Tuesday, October 18, 2016

EDITH KUTESA, WIFE OF UGANDA FOREIGN MINISTER, ON BOARD OF COMPANY WHOSE CHAIR ARRESTED IN US ALLEGED $1.3M BRIBE SCHEME

EDITH KUTESA, WIFE OF UGANDA FOREIGN MINISTER, ON BOARD OF COMPANY WHOSE CHAIR ARRESTED IN US ALLEGED $1.3M BRIBE SCHEME

Sam Kutesa, flanked by his wife Edith on his right and by Ms. Yan, Chair of GSF on his left during his China trip.
Sam Kutesa, whose term as president of the United Nations General Assembly (PGA) just ended in September met earlier this year with an associate of the Chinese billionaire arrested by US authorities and charged with bribing Kutesa's predecessor John Ashe with payments totaling $1.3 million to advance development schemes.
Additionally Mr. Kutesa's wife Edith Kutesa is listed as Vice Chairman of Global Sustainability Foundation (GSF) one of the New York-based NGOs the U.S. alleges was used to conceal the multi-million dollars bribe-scheme.
Shery Yan, the foundation's Chair, is an associate of the Chinese billionaire, Ng Lap Seng, and has been arrested in connection with facilitating the payments to Mr. Ashe.

Ng himself is also under arrest; in addition to the bribe scheme he's alleged to have lied to Customs about the purpose of the $4.5 million in cash that he and an associate brought into the US between 2013 and 2015.

A spokesperson for Preete Bharara the US Attorney for the Southern District of New York today declined to comment on whether other officials of GSF, including Mrs. Kutesa, were targets of the ongoing investigation.

Bharara on Tuesday said: "We will be asking, is bribery business as usual at the UN?"

Ashe, who has been arrested and charged by US authorities in connection with the alleged bribery scheme, is also listed on GSF's website as one of the "founding supporting organization's leaders". He was also until last year Permanent Representative of Antigua and Barbuda to the UN. Ashe's wife also was made a “climate change consultant” and paid $2,500 per month, the US alleged.
Farhan Haq a deputy spokesperson for UN Secretary General Ban Ki-Moon said "There is nothing we have to say specifically about [Edith] Kutesa, who does not work for the UN."

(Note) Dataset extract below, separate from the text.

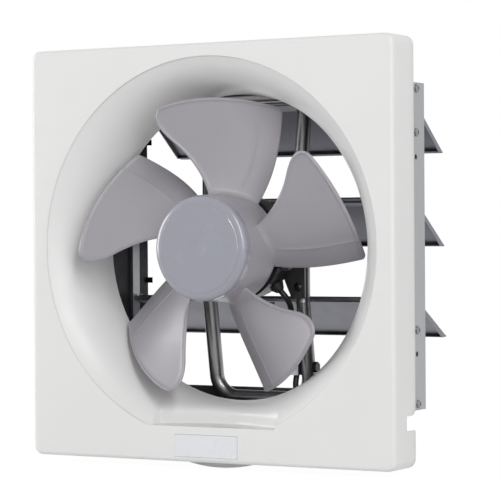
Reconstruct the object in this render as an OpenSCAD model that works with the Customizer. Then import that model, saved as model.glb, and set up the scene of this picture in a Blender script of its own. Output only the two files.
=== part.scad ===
// Wall and window exhaust fan with a bell-mouthed front panel, a five-blade
// impeller and three hinged outdoor louvres.
// X is to the right, +Y runs outdoors, +Z is up. The origin is on the fan axis,
// in the plane where the steel flange meets the wall.

/* [Front panel] */
// Width of the square front panel
panel_w = 350; // [340:1:380]
// Height of the square front panel
panel_h = 350; // [345:1:380]
// Depth of the panel, from its face to the wall
panel_d = 38.5; // [34:0.5:46]
// Wall of the moulded panel
panel_wall = 2.5; // [2:0.1:3.5]
// Radius of the panel's four corners, seen from the front
panel_corner_r = 8; // [5:0.5:14]
// Radius along the edge of the panel's face
panel_edge_r = 4; // [3:0.5:6]
// How far the panel's centre lies below the fan axis
panel_drop = 4; // [0:0.5:8]
// Width of the flat land between the bell mouth and the nearest side of the panel
flare_land = 14.5; // [11:0.5:19]
// Width of the bell mouth, from its throat to its edge on the face
flare_step = 30; // [26:0.5:34]
// Depth of the throat's rear edge behind the face
throat_d = 60; // [50:1:70]
// Wall of the bell mouth
flare_wall = 2.2; // [1.8:0.1:3]

/* [Finger grip] */
// Left end of the finger grip, from the fan axis
grip_left = 55; // [45:1:60]
// Right end of the finger grip, from the fan axis
grip_right = 65; // [50:1:68]
// How far the grip's ledge lies inside the edge of the bell mouth
grip_in = 11.5; // [8:0.5:13]
// Height of the finger grip above its ledge
grip_h = 13; // [10:0.5:16]

/* [Name plate] */
// Width of the bare name plate
plate_w = 60; // [40:1:80]
// Height of the bare name plate
plate_h = 18.5; // [12:0.5:20]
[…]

Mr. Haq also didn't comment on the nature of and purpose of Mr. Kutesa's meeting in China this year with Ms. Yan during an official trip before his term expired as president of the UN General Assembly.

The Black Star News was not able to get responses from Mr. Kutesa, who is Uganda's foreign affairs minister, and Mrs. Kutesa, to questions about GSF and the trip to China, sent via email message to Uganda's Permanent Mission to the UN in New York and to the ministry of foreign affairs in Kampala.

On the GSF website Mrs. Kutesa's bio reads, "Ms. Edith Gasana Kutesa is an economist, with an outstanding professional career in local and international economic and financial development. The highlights of her professional career include her debut at the European Union Commission that she left with the grade of an Expert and the United Nations Development Programme where she occupied senior leadership positions. She left these organisations in 1994, to contribute to the reconstruction efforts after the genocide in Rwanda, her country of origin. Mrs Kutesa has been successively Chief of Staff in the Ministry of Planning, Permanent Secretary in the Ministry of Finance and Economic Planning, and Managing Director of the Development Bank of Rwanda."

A phone message left for Dr. Richard Nduhuura Uganda's Permanent Representative to the UN also wasn't returned; an email message to GSF seeking Comment also wasn't returned.

Also arrested and charged in the alleged bribery scheme are: Francis Lorenzo, the deputy Permanent Representative of the Dominican Republic to the UN, who was an alleged go-between for Messrs Ng and Ashe; and, Jeff C. Yin, an assistant to Mr. Ng.

Mr. Ng allegedly paid Ashe $500,000 in bribes to get the then PGA to convince UN Secretary General Ban Ki-Moon to endorse his plan to build a UN affiliated convention center in Macau.

Ng also allegedly wanted favors from Caribbean leaders in connection with UN related projects and paid Ashe $800,00; Ashe allegedly gave $100,000 to then Antigua and Barbuda prime minister Baldwin Spencer.

Separately, Kutesa himself has profited handsomely from the United Nations.

Between 2008 and 2013 his private company Entebbe Handling Services  (ENHAS) billed the UN atleast $29.2 million. The UN hasn't responded to several inquiries from The Black Star News about possible fraud and conflict of interest in awarding a multi-million dollar contract to a company owned by a sitting foreign minister; the U.S. Attorney also declined to comment on whether its probe of the UN covers the ENHAS contracts.
Last year a spokesperson said the UN had no contracts with ENHAS before The Black Star Newsdiscovered millions of dollars worth of ENHAS invoices on its website. The UN subsequently wiped out the pages.